Eventually, Guyon is saved by the allegorical character Content and her allies Temp'rance, Repentance, and others. They take him mountain where he is able to come back to his senses and continue on adventuring. In the final moments of the poem, it is Glory who gives him the encouragement to perform his political duty:

"Go," sun she, striking her exalted lyre,
"Go lift th' oppress'd, and beat th' oppressor low;
Go, where sad Justice sees her sons expire,
And Tyranny quaffs down the tears of Woe!
Eternal peace shall chear thy breast below,
And when Heav'n calls thee to its arms above,
Immortal splendour beam around thy brow!
Go; Virtue calls thee; watch her guiding eye;
When Virtue draws the sword, tempests and storms defy!" (lines 531–540)

==Themes==
It is possible that Hunt derived his model of adapting Spenserian stanzas from James Thomson's use of them in The Castle of Indolence. In terms of Romantic poetry, Hunt's poem is related to the allegories found in Percy Bysshe Shelley's Queen Mab and The Revolt of Islam along with those in Robert Southey's Thalaba and Curse of Kehama. Hunt's Spenserian adaptation influenced John Keats's later use of Spenser as a model. However, Keats did not rely on the moral interpretation of spenser found in The Palace of Pleasure but instead on the side of Spenser emphasising the beautiful.
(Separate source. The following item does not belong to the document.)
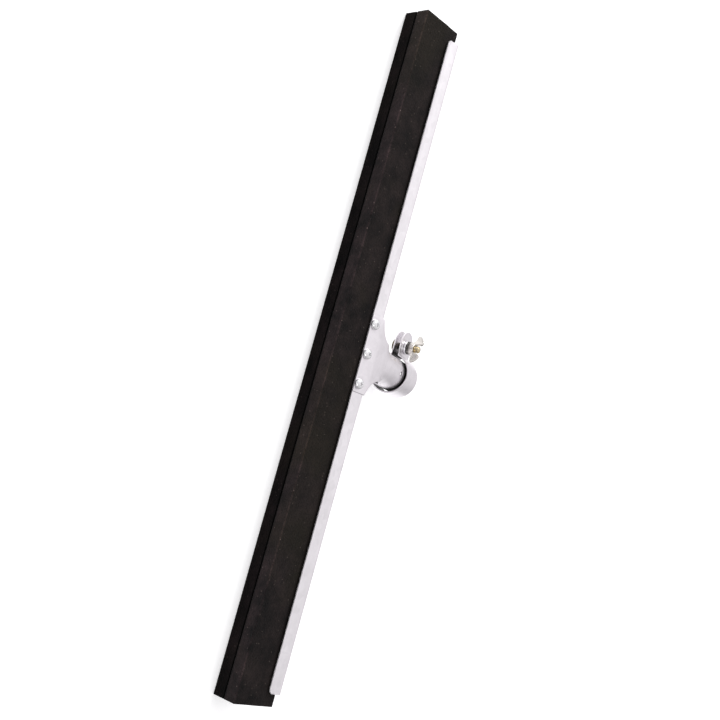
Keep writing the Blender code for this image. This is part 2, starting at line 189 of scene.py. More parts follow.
def reach_along(tree, place, frame_matrix, column):
    """How far the shaded point lies along one axis of a frame, 0 to 2 for its X, Y or Z."""
    offset = make_node(tree, "ShaderNodeVectorMath", {0: place, 1: frame_matrix.translation},
                       operation="SUBTRACT").outputs[0]
    return make_node(tree, "ShaderNodeVectorMath", {0: offset, 1: frame_matrix.col[column].xyz},
                     operation="DOT_PRODUCT").outputs["Value"]


def mixed(tree, share, first, second, blend="MIX"):
    return make_node(tree, "ShaderNodeMixRGB", {"Fac": share, "Color1": first, "Color2": second},
                     blend_type=blend).outputs["Color"]


def foam_finish(name, tone):
    """Black cellular rubber: cut cells of two sizes, soft brown and olive patches, and specks of dust.

    The tips are painted paler and plum-tinted as a highlight, most of all along the front corner, and the
    slit has painted shade.
    """
    material, tree, shader = new_material(name)
    place = make_node(tree, "ShaderNodeTexCoord").outputs["Object"]
    patches = make_node(tree, "ShaderNodeTexNoise", {"Vector": place, "Scale": 60.0, "Detail": 6.0,
                                                     "Roughness": 0.66}).outputs["Fac"]
    tints = make_node(tree, "ShaderNodeTexNoise", {"Vector": place, "Scale": 17.0, "Detail": 2.0})
    cells = make_node(tree, "ShaderNodeTexVoronoi", {"Vector": place, "Scale": 820.0})
    fine_cells = make_node(tree, "ShaderNodeTexVoronoi", {"Vector": place, "Scale": 2100.0})
    dust = make_node(tree, "ShaderNodeTexVoronoi", {"Vector": place, "Scale": 430.0})
    base = make_node(tree, "ShaderNodeValToRGB", {"Fac": patches})
    base.color_ramp.elements[0].position = 0.34
    base.color_ramp.elements[0].color = (0.0012 * tone, 0.0009 * tone, 0.0009 * tone, 1)
    base.color_ramp.elements[1].position = 0.68
    base.color_ramp.elements[1].color = (0.0130 * tone, 0.0092 * tone, 0.0086 * tone, 1)
    olive = ramp(tree, tints.outputs["Fac"], 0.52, 0.68, 0.0, 0.55)
    tinted = mixed(tree, olive, base.outputs["Color"], (0.0100 * tone, 0.0080 * tone, 0.0046 * tone, 1))
    # Painted shade in the cell pits, with painted lighter rims round them
    pit_shade = ramp(tree, cells.outputs["Distance"], 0.05, 0.5, 0.25, 1.5)
    pitted = mixed(tree, 1.0, tinted, pit_shade, "MULTIPLY")
    lucky = make_node(tree, "ShaderNodeSeparateColor", {"Color": dust.outputs["Color"]}).outputs["Red"]
    rare = maths(tree, "GREATER_THAN", lucky, 0.86)
    small = maths(tree, "LESS_THAN", dust.outputs["Distance"], 0.16)
    specked = mixed(tree, maths(tree, "MULTIPLY", rare, small), pitted,
                    (0.075 * tone, 0.060 * tone, 0.050 * tone, 1))
    # Painted highlight on the tip faces and along the front corner, and painted shade in the slit
    tip = ramp(tree, reach_along(tree, place, HEAD, 2), 1.3 * MM, 0.4 * MM, 0.0, 0.28)
    corner = HEAD @ Vector((0, -LIP_OUTER + 0.1 * MM, 0.2 * MM))
    ridge = axis_distance(tree, place, corner, Vector((1, 0, 0)))
    corner_highlight = maths(tree, "MULTIPLY", ramp(tree, ridge, 1.0 * MM, 0.3 * MM, 0.0, 2.2), patches)
    tone_up = maths(tree, "ADD", maths(tree, "ADD", tip, corner_highlight), 0.95)
    slit = maths(tree, "ABSOLUTE", reach_along(tree, place, HEAD, 1))
    shaded = maths(tree, "MULTIPLY", tone_up, ramp(tree, slit, 0.5 * MM, 1.9 * MM, 0.15, 1.0))
    plum = mixed(tree, tip, (1, 1, 1, 1), (1.15, 0.85, 1.25, 1))
    shade = mixed(tree, 1.0, plum, shaded, "MULTIPLY")
    tree.links.new(mixed(tree, 1.0, specked, shade, "MULTIPLY"), shader.inputs["Base Color"])
    tree.links.new(ramp(tree, patches, 0.0, 1.0, 0.80, 0.97), shader.inputs["Roughness"])
    shader.inputs["Specular IOR Level"].default_value = 0.11 * tone
    shader.inputs["Sheen Weight"].default_value = 0.03 * tone
    shader.inputs["Sheen Roughness"].default_value = 0.55
    relief = maths(tree, "MULTIPLY_ADD", fine_cells.outputs["Distance"], 0.45, cells.outputs["Distance"])
    bump = make_node(tree, "ShaderNodeBump", {"Height": relief, "Strength": 0.9,
                                              "Distance": 0.00045})
    tree.links.new(bump.outputs["Normal"], shader.inputs["Normal"])
    return material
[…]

Of the works that imitate Spenser's use of the "Bower of Bliss" in Book II of the Faerie Queene, The Palace of Pleasure is connected to Southey's Romance and William Jones's Palace of Fortune. The only real difference between Hunt's and Spenser's version is the name of the tempter and that Hunt moved the setting from a Bower to a castle. Like Southey, the poem's allegory is focused more on political justice than morality. Hunt would later rely on the same Spenserian "Bower of Bliss" for the basis of a pleasure garden in The Story of Rimini written years later although he places more emphasis on the sexual aspects in the later work than on the meaning of the scene.
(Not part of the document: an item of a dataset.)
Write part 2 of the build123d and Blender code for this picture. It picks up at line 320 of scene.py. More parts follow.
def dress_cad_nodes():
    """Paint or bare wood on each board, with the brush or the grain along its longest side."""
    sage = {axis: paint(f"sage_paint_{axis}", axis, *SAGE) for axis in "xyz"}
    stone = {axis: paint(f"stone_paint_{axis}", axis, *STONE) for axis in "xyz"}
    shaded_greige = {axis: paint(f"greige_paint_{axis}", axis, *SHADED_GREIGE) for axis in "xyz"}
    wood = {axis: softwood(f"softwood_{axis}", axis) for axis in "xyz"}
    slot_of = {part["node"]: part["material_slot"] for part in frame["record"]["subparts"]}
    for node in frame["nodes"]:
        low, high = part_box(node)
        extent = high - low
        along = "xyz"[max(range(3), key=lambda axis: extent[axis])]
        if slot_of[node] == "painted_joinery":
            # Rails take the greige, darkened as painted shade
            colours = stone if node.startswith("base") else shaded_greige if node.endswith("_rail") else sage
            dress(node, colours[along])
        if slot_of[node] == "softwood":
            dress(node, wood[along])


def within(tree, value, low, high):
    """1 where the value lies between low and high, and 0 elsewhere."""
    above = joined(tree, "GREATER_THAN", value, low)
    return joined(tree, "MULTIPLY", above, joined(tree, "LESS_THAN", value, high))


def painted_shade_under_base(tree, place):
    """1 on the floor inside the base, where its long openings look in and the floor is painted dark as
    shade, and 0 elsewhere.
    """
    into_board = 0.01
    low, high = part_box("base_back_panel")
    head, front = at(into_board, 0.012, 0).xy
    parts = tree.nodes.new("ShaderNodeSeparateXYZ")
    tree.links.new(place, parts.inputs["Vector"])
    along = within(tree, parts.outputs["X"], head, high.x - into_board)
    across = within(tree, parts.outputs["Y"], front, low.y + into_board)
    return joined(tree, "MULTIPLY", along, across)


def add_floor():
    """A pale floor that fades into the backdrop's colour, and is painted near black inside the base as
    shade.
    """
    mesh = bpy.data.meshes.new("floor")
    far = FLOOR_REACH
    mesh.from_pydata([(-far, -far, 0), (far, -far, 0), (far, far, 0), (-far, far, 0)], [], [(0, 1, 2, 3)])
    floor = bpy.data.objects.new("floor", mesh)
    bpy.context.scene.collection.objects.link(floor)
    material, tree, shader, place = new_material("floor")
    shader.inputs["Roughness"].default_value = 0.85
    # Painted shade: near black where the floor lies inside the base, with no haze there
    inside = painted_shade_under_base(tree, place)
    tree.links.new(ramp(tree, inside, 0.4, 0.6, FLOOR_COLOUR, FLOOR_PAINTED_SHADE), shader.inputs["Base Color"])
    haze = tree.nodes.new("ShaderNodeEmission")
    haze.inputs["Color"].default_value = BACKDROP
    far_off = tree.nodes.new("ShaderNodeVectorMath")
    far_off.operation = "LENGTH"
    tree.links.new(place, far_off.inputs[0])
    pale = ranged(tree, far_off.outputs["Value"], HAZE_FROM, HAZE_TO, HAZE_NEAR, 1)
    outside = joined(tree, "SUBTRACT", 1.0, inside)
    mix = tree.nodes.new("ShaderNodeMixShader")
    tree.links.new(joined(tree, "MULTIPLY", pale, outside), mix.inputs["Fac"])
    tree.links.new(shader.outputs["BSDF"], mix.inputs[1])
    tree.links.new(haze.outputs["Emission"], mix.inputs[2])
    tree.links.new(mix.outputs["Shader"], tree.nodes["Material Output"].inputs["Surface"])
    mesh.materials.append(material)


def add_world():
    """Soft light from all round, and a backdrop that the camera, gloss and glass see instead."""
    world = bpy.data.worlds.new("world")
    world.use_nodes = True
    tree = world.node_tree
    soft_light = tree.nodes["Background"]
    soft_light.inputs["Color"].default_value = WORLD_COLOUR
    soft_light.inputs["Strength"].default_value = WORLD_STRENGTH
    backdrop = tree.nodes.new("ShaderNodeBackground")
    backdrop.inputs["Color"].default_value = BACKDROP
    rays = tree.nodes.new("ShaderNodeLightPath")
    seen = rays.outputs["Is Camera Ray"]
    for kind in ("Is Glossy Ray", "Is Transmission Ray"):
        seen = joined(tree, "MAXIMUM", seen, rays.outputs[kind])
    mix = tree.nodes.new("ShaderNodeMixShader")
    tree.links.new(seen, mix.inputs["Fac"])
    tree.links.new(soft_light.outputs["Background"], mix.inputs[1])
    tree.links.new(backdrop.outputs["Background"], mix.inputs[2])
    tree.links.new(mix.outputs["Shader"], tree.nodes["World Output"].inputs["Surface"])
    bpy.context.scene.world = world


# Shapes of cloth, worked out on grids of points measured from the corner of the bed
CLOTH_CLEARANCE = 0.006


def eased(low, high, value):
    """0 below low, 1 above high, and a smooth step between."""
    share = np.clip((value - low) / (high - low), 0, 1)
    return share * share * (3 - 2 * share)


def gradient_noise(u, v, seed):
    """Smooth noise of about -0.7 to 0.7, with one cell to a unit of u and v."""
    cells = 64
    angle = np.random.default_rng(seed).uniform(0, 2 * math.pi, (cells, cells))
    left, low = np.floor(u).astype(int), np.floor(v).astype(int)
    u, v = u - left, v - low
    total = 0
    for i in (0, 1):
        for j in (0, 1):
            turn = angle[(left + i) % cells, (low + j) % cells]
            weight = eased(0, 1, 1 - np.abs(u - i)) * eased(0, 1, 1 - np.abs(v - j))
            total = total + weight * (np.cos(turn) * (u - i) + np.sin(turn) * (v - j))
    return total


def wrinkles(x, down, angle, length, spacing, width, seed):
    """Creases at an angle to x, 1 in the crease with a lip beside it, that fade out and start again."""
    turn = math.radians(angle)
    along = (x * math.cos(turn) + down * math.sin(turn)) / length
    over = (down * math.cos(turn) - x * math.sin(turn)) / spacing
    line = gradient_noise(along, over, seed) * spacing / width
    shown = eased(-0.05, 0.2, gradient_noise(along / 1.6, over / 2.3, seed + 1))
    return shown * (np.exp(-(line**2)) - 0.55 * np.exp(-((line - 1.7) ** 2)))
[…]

The poem, according to Hunt, "endeavours to correct the vices of the age, by showing the frightful landscape that terminates the alluring path of sinful Pleasure". In Guyon's story, many of the images connect to the description of Barbados. The land is a tropical paradise that tempts people with pleasure. This is biographically connected to Isaac Hunt's problems that come from his time in Barbados.